◆ Objective
Return, exactly as written, the lines from the one containing "top_panel();" through the one containing "obj.matrix_parent_inverse = Matrix.Identity(4)", with both ends included.
[Start Items]
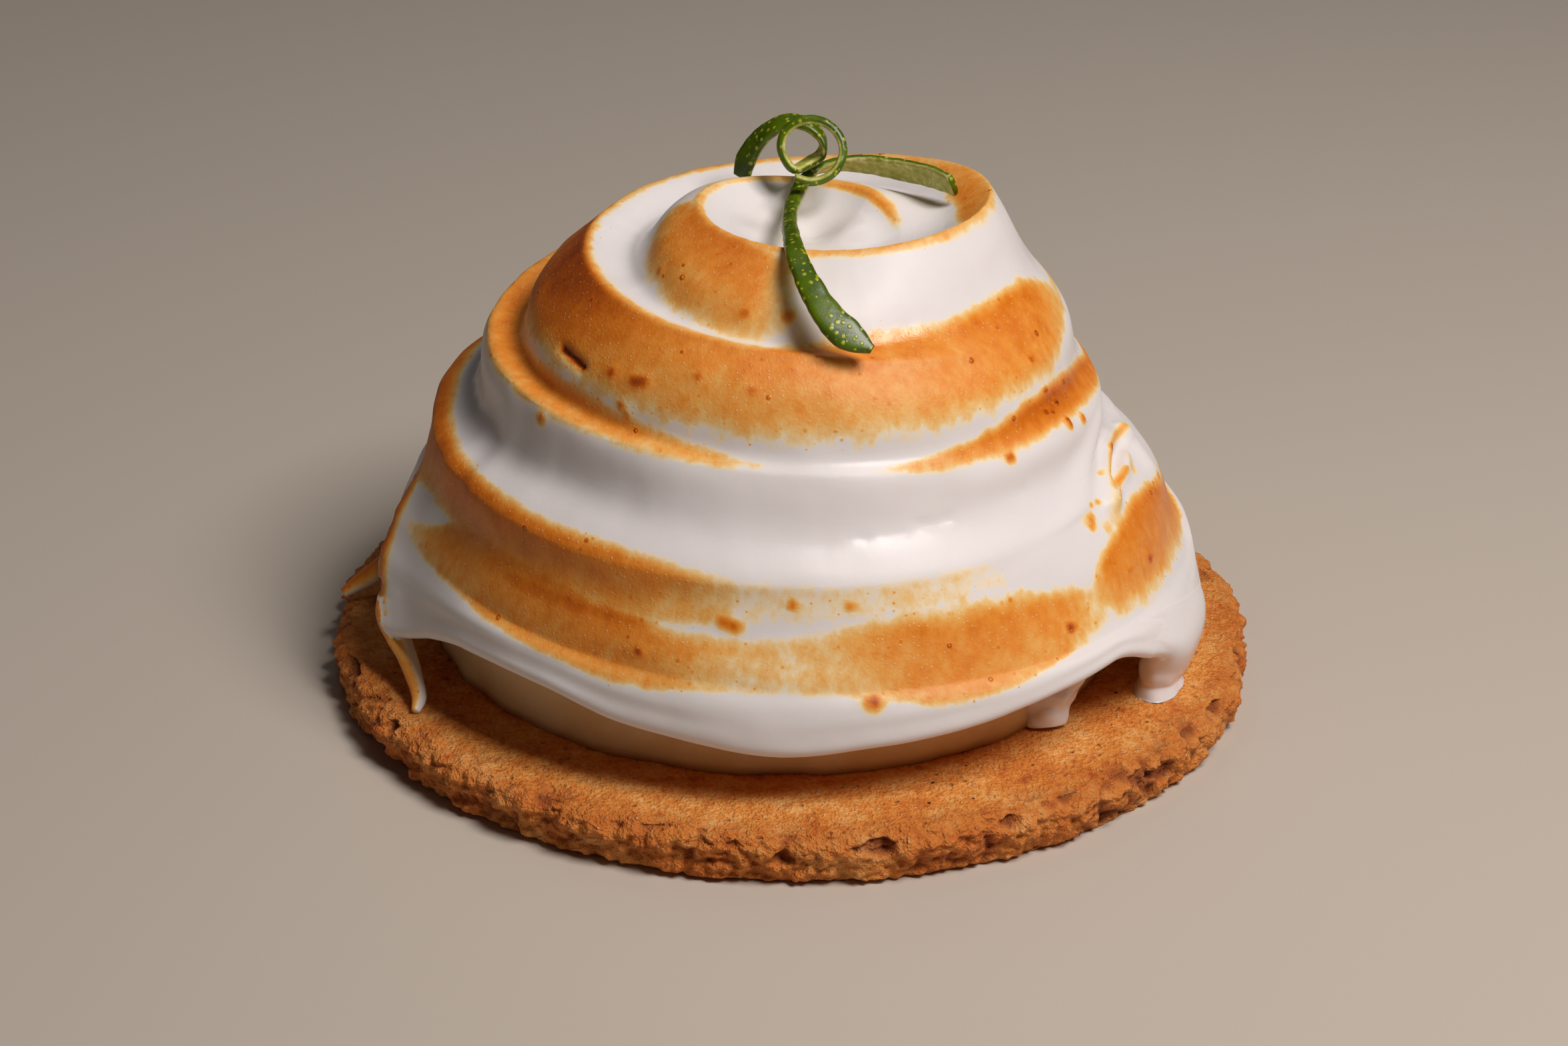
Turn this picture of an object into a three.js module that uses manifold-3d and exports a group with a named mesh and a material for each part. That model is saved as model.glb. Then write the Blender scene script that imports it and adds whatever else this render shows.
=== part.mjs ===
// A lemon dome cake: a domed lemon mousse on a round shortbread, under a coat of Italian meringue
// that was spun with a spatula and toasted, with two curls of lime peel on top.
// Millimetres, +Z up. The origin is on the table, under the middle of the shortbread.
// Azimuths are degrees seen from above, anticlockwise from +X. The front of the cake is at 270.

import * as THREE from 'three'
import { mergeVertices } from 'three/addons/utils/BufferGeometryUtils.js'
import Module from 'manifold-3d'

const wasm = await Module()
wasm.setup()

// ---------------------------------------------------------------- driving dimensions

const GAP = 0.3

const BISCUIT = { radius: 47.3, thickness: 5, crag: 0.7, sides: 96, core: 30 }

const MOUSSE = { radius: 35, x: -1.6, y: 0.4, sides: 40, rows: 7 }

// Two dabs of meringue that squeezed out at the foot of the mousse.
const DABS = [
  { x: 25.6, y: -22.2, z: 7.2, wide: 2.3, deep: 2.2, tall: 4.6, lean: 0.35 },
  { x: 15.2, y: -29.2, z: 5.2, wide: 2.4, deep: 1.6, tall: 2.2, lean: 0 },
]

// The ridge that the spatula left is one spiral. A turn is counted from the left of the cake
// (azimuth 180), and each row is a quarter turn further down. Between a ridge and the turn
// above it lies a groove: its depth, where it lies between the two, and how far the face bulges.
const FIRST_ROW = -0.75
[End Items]
[Start Items]
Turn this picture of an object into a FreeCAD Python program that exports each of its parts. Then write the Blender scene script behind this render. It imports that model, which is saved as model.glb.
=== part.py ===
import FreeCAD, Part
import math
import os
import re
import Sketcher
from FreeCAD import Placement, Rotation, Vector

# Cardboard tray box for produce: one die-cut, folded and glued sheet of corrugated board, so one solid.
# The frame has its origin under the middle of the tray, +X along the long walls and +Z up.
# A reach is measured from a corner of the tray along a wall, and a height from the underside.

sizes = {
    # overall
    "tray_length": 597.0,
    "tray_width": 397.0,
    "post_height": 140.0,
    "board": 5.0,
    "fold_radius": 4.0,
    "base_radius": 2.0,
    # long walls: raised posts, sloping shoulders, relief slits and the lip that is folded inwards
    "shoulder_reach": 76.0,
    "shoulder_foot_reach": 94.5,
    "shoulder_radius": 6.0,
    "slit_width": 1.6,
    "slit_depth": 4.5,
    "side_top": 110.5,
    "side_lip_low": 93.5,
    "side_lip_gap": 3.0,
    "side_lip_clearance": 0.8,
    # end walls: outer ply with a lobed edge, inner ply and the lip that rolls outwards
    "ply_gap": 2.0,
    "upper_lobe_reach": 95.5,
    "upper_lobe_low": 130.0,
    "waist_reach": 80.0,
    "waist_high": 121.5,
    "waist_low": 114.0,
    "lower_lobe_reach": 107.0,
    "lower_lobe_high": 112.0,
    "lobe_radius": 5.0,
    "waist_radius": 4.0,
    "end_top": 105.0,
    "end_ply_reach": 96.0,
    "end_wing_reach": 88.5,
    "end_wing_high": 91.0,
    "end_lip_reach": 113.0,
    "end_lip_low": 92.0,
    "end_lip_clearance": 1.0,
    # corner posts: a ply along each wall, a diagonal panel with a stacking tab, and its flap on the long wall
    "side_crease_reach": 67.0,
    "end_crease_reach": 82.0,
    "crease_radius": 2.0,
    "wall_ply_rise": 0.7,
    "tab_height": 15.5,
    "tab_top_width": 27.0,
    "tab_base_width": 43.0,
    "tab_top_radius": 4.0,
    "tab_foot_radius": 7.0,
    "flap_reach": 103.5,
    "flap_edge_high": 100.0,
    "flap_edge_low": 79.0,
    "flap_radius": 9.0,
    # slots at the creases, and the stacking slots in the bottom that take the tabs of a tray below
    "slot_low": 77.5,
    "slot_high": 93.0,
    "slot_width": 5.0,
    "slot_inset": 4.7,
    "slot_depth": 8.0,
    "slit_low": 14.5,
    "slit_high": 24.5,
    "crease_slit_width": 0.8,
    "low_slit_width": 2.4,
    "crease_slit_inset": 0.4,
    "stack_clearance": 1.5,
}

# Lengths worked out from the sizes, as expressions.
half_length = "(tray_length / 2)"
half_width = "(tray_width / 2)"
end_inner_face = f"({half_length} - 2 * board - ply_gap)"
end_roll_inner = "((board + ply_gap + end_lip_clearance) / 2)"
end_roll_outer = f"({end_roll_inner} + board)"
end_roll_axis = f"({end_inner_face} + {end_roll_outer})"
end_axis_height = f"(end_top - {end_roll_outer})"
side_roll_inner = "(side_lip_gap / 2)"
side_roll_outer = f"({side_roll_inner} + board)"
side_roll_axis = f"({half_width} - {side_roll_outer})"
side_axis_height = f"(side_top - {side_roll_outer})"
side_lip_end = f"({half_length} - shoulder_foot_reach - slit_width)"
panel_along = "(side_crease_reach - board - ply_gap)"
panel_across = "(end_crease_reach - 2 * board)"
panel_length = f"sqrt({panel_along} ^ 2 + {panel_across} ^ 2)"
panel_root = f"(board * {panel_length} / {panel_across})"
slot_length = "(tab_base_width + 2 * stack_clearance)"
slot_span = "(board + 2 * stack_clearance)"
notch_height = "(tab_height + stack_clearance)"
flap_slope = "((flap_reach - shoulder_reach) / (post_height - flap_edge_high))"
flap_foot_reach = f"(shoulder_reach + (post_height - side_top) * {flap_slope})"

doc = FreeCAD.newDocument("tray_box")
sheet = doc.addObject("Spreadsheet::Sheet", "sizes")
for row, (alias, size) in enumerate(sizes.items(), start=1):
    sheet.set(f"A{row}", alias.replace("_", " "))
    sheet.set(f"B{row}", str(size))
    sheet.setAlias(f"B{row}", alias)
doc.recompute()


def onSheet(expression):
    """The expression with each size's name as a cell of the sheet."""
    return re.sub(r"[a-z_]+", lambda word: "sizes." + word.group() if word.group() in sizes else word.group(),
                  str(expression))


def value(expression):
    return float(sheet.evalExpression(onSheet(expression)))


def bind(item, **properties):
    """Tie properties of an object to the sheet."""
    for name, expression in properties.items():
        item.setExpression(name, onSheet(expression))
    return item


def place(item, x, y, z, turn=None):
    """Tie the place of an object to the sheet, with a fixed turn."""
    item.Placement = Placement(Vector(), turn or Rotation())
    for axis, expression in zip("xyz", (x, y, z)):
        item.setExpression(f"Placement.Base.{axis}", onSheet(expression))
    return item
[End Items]
[Start Items]
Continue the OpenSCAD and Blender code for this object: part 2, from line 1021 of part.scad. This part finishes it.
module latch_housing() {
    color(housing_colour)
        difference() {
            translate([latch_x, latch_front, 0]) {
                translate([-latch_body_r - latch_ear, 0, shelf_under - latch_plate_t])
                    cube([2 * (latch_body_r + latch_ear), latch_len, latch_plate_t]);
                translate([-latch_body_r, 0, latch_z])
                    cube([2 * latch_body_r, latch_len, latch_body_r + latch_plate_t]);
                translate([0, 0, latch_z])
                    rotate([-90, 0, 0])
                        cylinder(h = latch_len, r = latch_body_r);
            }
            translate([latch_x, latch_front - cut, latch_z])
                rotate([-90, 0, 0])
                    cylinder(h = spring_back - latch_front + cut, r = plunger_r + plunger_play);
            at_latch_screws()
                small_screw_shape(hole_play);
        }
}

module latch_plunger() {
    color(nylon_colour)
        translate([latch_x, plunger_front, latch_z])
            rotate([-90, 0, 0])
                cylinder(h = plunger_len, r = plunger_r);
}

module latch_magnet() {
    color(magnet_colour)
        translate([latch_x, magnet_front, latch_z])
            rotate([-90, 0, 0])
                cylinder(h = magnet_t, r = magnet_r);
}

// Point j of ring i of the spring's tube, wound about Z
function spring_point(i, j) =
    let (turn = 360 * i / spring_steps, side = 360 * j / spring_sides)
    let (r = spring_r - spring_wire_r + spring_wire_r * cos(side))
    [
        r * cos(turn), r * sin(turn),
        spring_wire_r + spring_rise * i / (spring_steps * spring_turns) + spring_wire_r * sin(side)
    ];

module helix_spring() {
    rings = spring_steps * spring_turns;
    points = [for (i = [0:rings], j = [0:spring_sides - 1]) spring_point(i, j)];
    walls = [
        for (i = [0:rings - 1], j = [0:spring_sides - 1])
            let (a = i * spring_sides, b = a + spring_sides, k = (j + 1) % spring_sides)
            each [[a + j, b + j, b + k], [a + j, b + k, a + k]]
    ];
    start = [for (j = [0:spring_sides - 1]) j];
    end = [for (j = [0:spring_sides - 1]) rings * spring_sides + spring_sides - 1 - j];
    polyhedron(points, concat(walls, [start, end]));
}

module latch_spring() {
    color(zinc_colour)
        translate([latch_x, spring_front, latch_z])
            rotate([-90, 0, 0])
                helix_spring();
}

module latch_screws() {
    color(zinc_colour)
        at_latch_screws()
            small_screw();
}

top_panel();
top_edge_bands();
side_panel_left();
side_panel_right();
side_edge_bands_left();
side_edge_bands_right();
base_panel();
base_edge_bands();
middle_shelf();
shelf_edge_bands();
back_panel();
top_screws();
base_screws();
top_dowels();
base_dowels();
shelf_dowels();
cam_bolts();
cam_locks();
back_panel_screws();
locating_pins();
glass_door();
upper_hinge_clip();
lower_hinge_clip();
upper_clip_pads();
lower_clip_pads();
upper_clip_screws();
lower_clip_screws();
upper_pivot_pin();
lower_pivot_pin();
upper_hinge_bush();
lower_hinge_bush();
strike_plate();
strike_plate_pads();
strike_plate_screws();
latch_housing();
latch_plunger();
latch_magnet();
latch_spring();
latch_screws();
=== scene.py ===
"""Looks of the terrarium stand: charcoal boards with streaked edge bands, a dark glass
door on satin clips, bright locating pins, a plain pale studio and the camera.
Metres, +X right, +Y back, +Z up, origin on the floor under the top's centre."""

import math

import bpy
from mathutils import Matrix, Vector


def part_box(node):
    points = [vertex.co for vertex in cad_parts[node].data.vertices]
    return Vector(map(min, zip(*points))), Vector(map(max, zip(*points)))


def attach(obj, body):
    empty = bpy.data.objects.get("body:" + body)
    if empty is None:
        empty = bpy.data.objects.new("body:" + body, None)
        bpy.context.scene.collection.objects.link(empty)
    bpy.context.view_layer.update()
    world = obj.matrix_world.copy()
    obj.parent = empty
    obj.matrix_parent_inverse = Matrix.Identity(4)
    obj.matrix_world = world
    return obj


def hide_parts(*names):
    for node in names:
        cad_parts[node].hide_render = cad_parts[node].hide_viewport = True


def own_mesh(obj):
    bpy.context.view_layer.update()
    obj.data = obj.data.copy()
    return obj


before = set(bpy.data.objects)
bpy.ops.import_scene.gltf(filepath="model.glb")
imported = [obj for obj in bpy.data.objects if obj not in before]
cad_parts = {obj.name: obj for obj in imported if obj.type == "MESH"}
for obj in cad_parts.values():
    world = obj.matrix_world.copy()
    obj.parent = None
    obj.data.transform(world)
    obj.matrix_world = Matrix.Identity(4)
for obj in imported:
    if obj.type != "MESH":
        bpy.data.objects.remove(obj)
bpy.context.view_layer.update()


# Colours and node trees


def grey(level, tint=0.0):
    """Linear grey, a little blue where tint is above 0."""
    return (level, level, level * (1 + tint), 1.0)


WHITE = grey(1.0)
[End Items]
◆ Finished exercise
top_panel();
top_edge_bands();
side_panel_left();
side_panel_right();
side_edge_bands_left();
side_edge_bands_right();
base_panel();
base_edge_bands();
middle_shelf();
shelf_edge_bands();
back_panel();
top_screws();
base_screws();
top_dowels();
base_dowels();
shelf_dowels();
cam_bolts();
cam_locks();
back_panel_screws();
locating_pins();
glass_door();
upper_hinge_clip();
lower_hinge_clip();
upper_clip_pads();
lower_clip_pads();
upper_clip_screws();
lower_clip_screws();
upper_pivot_pin();
lower_pivot_pin();
upper_hinge_bush();
lower_hinge_bush();
strike_plate();
strike_plate_pads();
strike_plate_screws();
latch_housing();
latch_plunger();
latch_magnet();
latch_spring();
latch_screws();
=== scene.py ===
"""Looks of the terrarium stand: charcoal boards with streaked edge bands, a dark glass
door on satin clips, bright locating pins, a plain pale studio and the camera.
Metres, +X right, +Y back, +Z up, origin on the floor under the top's centre."""

import math

import bpy
from mathutils import Matrix, Vector


def part_box(node):
    points = [vertex.co for vertex in cad_parts[node].data.vertices]
    return Vector(map(min, zip(*points))), Vector(map(max, zip(*points)))


def attach(obj, body):
    empty = bpy.data.objects.get("body:" + body)
    if empty is None:
        empty = bpy.data.objects.new("body:" + body, None)
        bpy.context.scene.collection.objects.link(empty)
    bpy.context.view_layer.update()
    world = obj.matrix_world.copy()
    obj.parent = empty
    obj.matrix_parent_inverse = Matrix.Identity(4)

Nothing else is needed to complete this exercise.